Dermazo explica que o mindfulness tem benefícios de médio e longo prazo. “Essas técnicas, em geral, você aprende por meio de treinamentos. Esses treinamentos introdutórios duram aproximadamente dois meses. A gente fala que são treinamentos de oito sessões ao longo de uma semana, então uma vez por semana você se reúne com o instrutor de Mindfulness, aprende as técnicas e a incorporar no seu dia-a-dia”.

Aprendidas, as técnicas devem ser usadas no dia-a-dia, especialmente em situações desafiadoras. Sem contraindicações, o médico alerta que todas as pessoas podem praticar, mas há momentos melhores para iniciar o treinamento.

“A gente evita, por exemplo, que uma pessoa que seja muito depressiva, às vezes a pessoa que está com muitos sintomas, com uma crise muito aguda, é melhor que ela faça o tratamento, às vezes com medicamentos, que estabilize um pouco para que ela entre no treinamento. Então é especial para pessoas que têm um transtorno, uma doença, a gente tem que olhar com cuidado para qual é o melhor momento para começar o treinamento de mais”.
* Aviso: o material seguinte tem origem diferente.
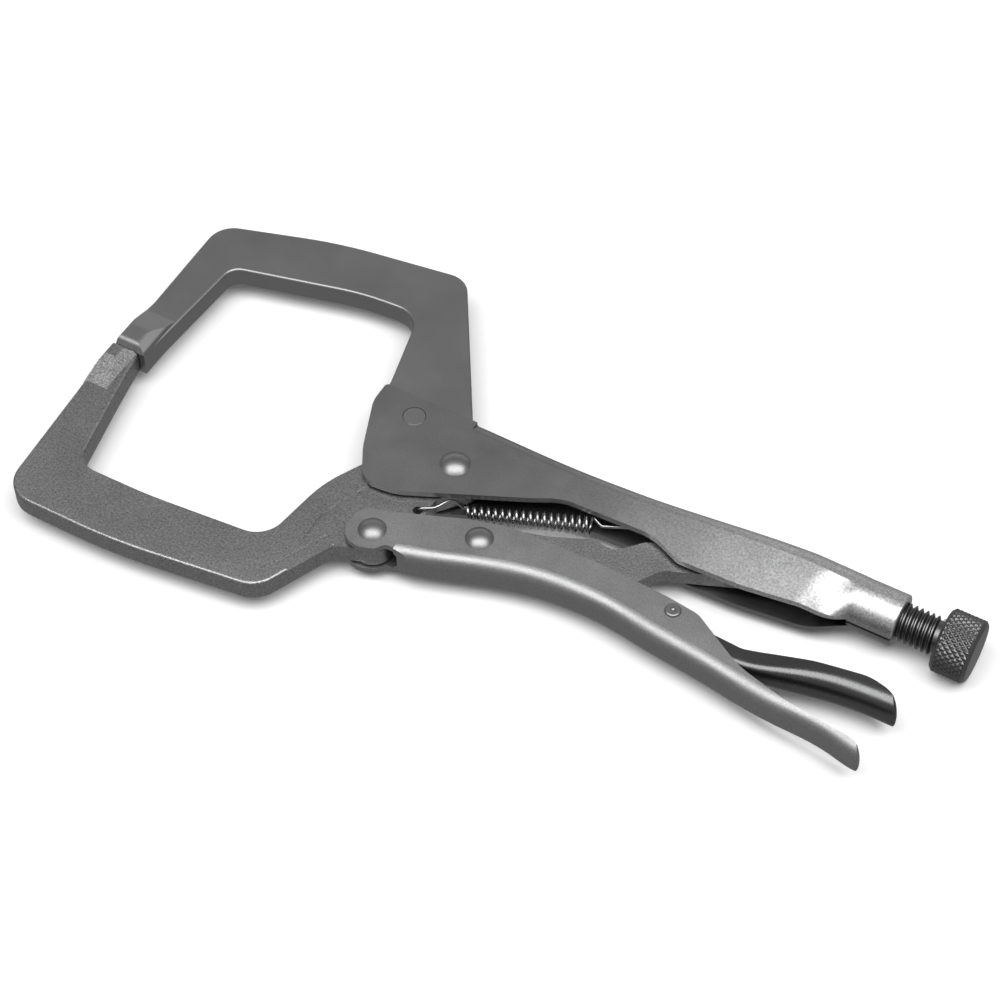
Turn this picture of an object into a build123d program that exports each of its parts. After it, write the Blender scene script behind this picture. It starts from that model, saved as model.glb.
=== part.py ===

Vale pontuar que são técnicas e treinamentos que estão validados por cerca de 20 mil pesquisas. “Tem sido usada dentro de alguns sistemas de saúde ao redor do mundo. Por exemplo, no Reino Unido, esses treinamentos são ofertados gratuitamente dentro do sistema de saúde”. No Brasil, segundo Marcelo o interesse é crescente e até escolas aplicam a prática.

Alerta de gatilho

Se você estiver passando por sofrimento emocional, procure ajuda. O Centro de Valorização da Vida (CVV) está disponível em regime de plantão 24h pelo telefone 188. A ligação é gratuita e pode ser feita de qualquer linha telefônica fixa ou celular. CAPs, Unidades Básicas de Saúde (UBSs) e UPAs também podem ser procuradas.